I applaud and support your desire to hew to as much nuance and complexity as one can stand in discussing what is, after all, a complex subject.

Put more colloquially, "You go, bro."


burningfiat wrote:

"Gold is only worth acquiring if the lower levels of Maslows pyramid has been secured."

I agree, and well said. And, therefore, is it reasonable to assert that such scenarios where securing the lower levels of Maslow's pryamid-as opposed to securitizing them-are in doubt would seem to be the one's that threaten a freegold outcome.

holdinmyown said...

Hello Costata.

This depends on the viewpoint of the observer. I believe that the minimum IS the maximum. If all gold goes into hiding (theoretically possible but practically impossible) then one observer may see this as gold being worthless with a price of zero while the next observer may see this as gold being infinitely valuable since it cannot be obtained at any price.

HMO

Michael dV said...

d2thdr
It is crazy that a country gets the same (CAD/BOT) penalty whether it imports cigars and liquor and consumes them or if they buy gold and save it. To the rest of the world those 'crazy Indians' just can't get enough bling.
Only here do we see the wisdom of storing a wealth asset.
If Indians were crazy for US Treasuries I imagine their books would look a lot better would they not?
This system is nuts.

Motley Fool said...

Michael dV

Their books might look different but their currency would still suffer if their desire for Treasuries matched their desire for gold.

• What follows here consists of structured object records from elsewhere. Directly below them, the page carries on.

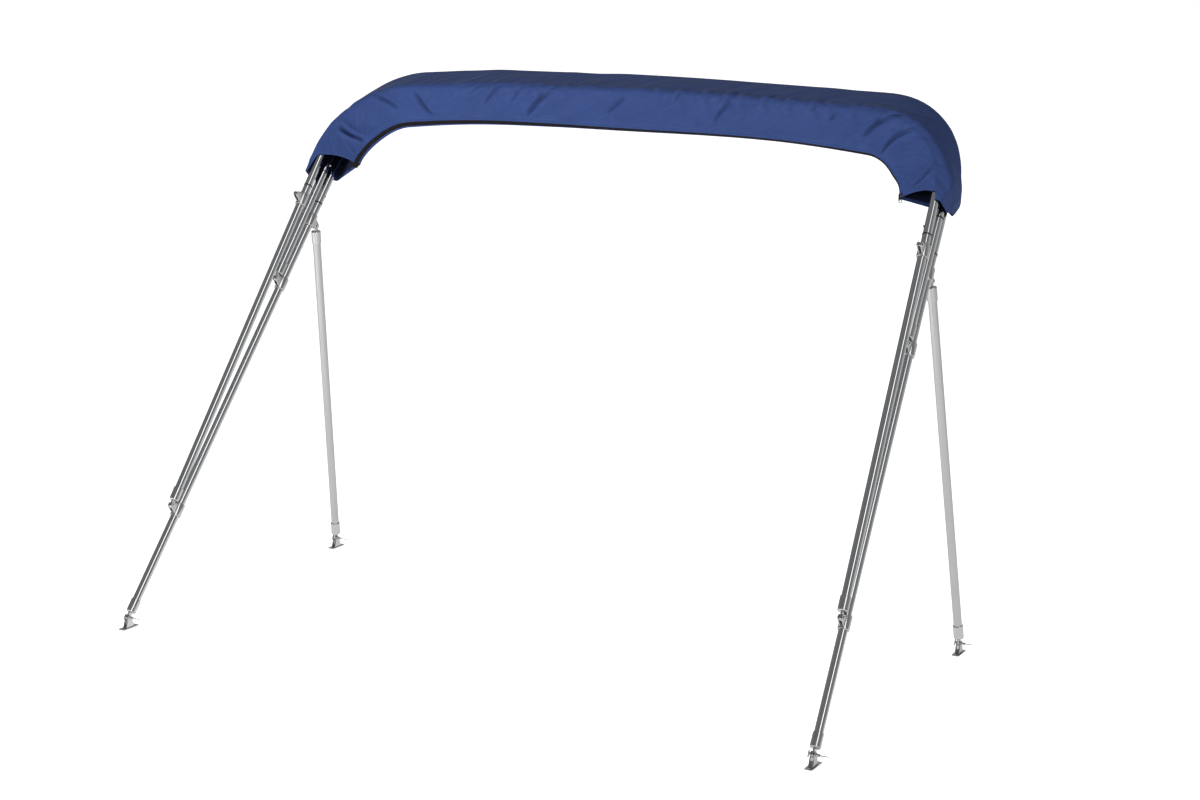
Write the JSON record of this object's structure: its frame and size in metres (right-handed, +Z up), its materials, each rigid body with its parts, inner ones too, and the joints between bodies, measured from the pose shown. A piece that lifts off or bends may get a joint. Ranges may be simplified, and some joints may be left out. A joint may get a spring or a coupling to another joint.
{
  "type": "stowed bimini top in its storage boot on its folding bow frame",
  "caption": "Folded bimini bows of bright tube, leaning back on deck hinges and rear support poles, their tops stowed in a zipped cloth storage boot.",
  "frame": {"origin": "middle of the part's outline on the deck, at the deck's surface", "axes": "+X to the right as seen from the front, +Y to the rear, the way that the bows lean back, +Z up"},
  "size_m": [1.9858, 1.061, 1.4266],
  "materials": {
    "boot_cloth": "coated woven marine cloth, bright navy blue",
    "zip_tape": "woven black tape",
    "zip_coil": "black moulded coil",
    "zip_metal": "nickel plated",
    "polished_tube": "bright polished and anodised",
    "satin_tube": "satin anodised",
    "fitting": "polished stainless steel",
    "joint_ring": "dark moulded ring"
  },
  "bodies": {
    "frame": {"boot": "boot_cloth", "zip_tape": "zip_tape", "zip_coil": "zip_coil", "zip_slider": "zip_metal", "zip_pull_ring": "zip_metal", "bow_front_top": "polished_tube", "bow_middle_top": "polished_tube", "bow_main_top": "polished_tube", "leg_front_l": "polished_tube", "leg_front_r": "polished_tube", "leg_middle_l": "polished_tube", "leg_middle_r": "polished_tube", "leg_main_l": "polished_tube", "leg_main_r": "polished_tube", "joint_ring_front_l": "joint_ring", "joint_ring_front_r": "joint_ring", "joint_ring_middle_l": "joint_ring", "joint_ring_middle_r": "joint_ring", "joint_ring_main_l": "joint_ring", "joint_ring_main_r": "joint_ring", "slide_front_l": "fitting", "slide_front_r": "fitting", "slide_middle_l": "fitting", "slide_middle_r": "fitting", "slide_strap_l": "fitting", "slide_strap_r": "fitting", "slide_pole_l": "fitting", "slide_pole_r": "fitting", "bolt_front_l": "fitting", "bolt_front_r": "fitting", "bolt_middle_l": "fitting", "bolt_middle_r": "fitting", "bolt_strap_l": "fitting", "bolt_strap_r": "fitting", "bolt_pole_l": "fitting", "bolt_pole_r": "fitting", "eye_front_l": "fitting", "eye_front_r": "fitting", "eye_middle_l": "fitting", "eye_middle_r": "fitting", "eye_main_l": "fitting", "eye_main_r": "fitting"},
    "main_foot_l": {"hinge_main_l": "fitting", "pin_main_l": "fitting"},
    "main_foot_r": {"hinge_main_r": "fitting", "pin_main_r": "fitting"},
    "support_pole_l": {"pole_l": "satin_tube", "eye_pole_top_l": "fitting", "eye_pole_foot_l": "fitting"},
    "support_pole_r": {"pole_r": "satin_tube", "eye_pole_top_r": "fitting", "eye_pole_foot_r": "fitting"},
    "pole_foot_l": {"hinge_pole_l": "fitting", "pin_pole_l": "fitting"},
    "pole_foot_r": {"hinge_pole_r": "fitting", "pin_pole_r": "fitting"}
  },
  "joints": [
    {"name": "main_foot_hinge_l", "type": "hinge", "parent": "frame", "child": "main_foot_l", "pos_m": [-0.97298, -0.50053, 0.028], "axis": [1, 0, 0], "range_deg": [-110, 35]},
    {"name": "main_foot_hinge_r", "type": "hinge", "parent": "frame", "child": "main_foot_r", "pos_m": [0.94978, -0.50053, 0.028], "axis": [1, 0, 0], "range_deg": [-110, 35]},
    {"name": "support_pole_hinge_l", "type": "hinge", "parent": "frame", "child": "support_pole_l", "pos_m": [-0.91898, 0.26204, 0.9795], "axis": [1, 0, 0], "range_deg": [-40, 60]},
    {"name": "support_pole_hinge_r", "type": "hinge", "parent": "frame", "child": "support_pole_r", "pos_m": [0.89578, 0.26204, 0.9795], "axis": [1, 0, 0], "range_deg": [-40, 60]},
    {"name": "pole_foot_hinge_l", "type": "hinge", "parent": "support_pole_l", "child": "pole_foot_l", "pos_m": [-0.9796, 0.44147, 0.028], "axis": [1, 0, 0], "range_deg": [-60, 80]},
    {"name": "pole_foot_hinge_r", "type": "hinge", "parent": "support_pole_r", "child": "pole_foot_r", "pos_m": [0.9564, 0.44147, 0.028], "axis": [1, 0, 0], "range_deg": [-60, 80]}
  ]
}
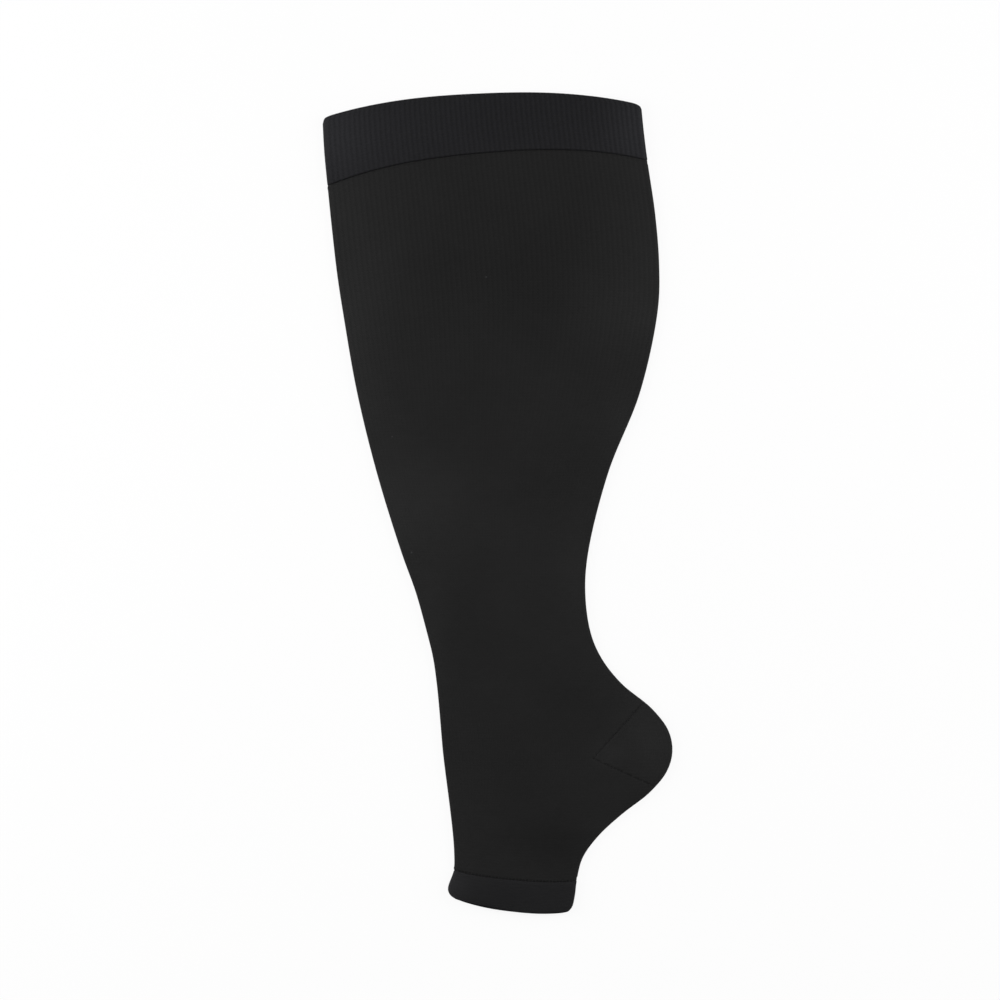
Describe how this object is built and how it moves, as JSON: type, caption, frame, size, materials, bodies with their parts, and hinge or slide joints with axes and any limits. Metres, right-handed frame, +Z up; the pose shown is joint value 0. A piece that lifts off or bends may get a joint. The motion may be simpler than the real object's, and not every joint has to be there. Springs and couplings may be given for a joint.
{
  "type": "open-toe compression stocking",
  "caption": "Knee-high open-toe compression stocking for a wide calf, laid flat, with a doubled ribbed welt, a heel pocket and a doubled toe band.",
  "frame": {"origin": "under the middle of the whole stocking's box, on the surface that it lies on", "axes": "+Z up, out of the surface that it lies on; +Y along the leg from the toe to the welt; +X from the shin fold to the calf and heel fold"},
  "size_m": [0.1922, 0.4504, 0.0079],
  "materials": {
    "rib_knit": "matte black rib knit of nylon and elastane, turned double",
    "leg_knit": "matte black compression knit of nylon and elastane",
    "heel_knit": "matte black plain knit, slightly open",
    "band_knit": "matte black elastic knit, turned double"
  },
  "bodies": {
    "root": {"top_welt": "rib_knit", "leg_and_foot": "leg_knit", "heel_pocket": "heel_knit", "toe_band": "band_knit"}
  },
  "joints": []
}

Even under freegold a similar nominal expenditure for external gold would damage the value of their currency.

The system is crazy, but their import of gold is imbalanced no matter the system.

Given that the long term benefit will still outweigh the short term cost, and so I cannot condemn it too harshly.

TF

Anonymous said...

There is a rumour that the ECB is trying to impose a haircut on the *senior* bondholders of the worst Spanish banks.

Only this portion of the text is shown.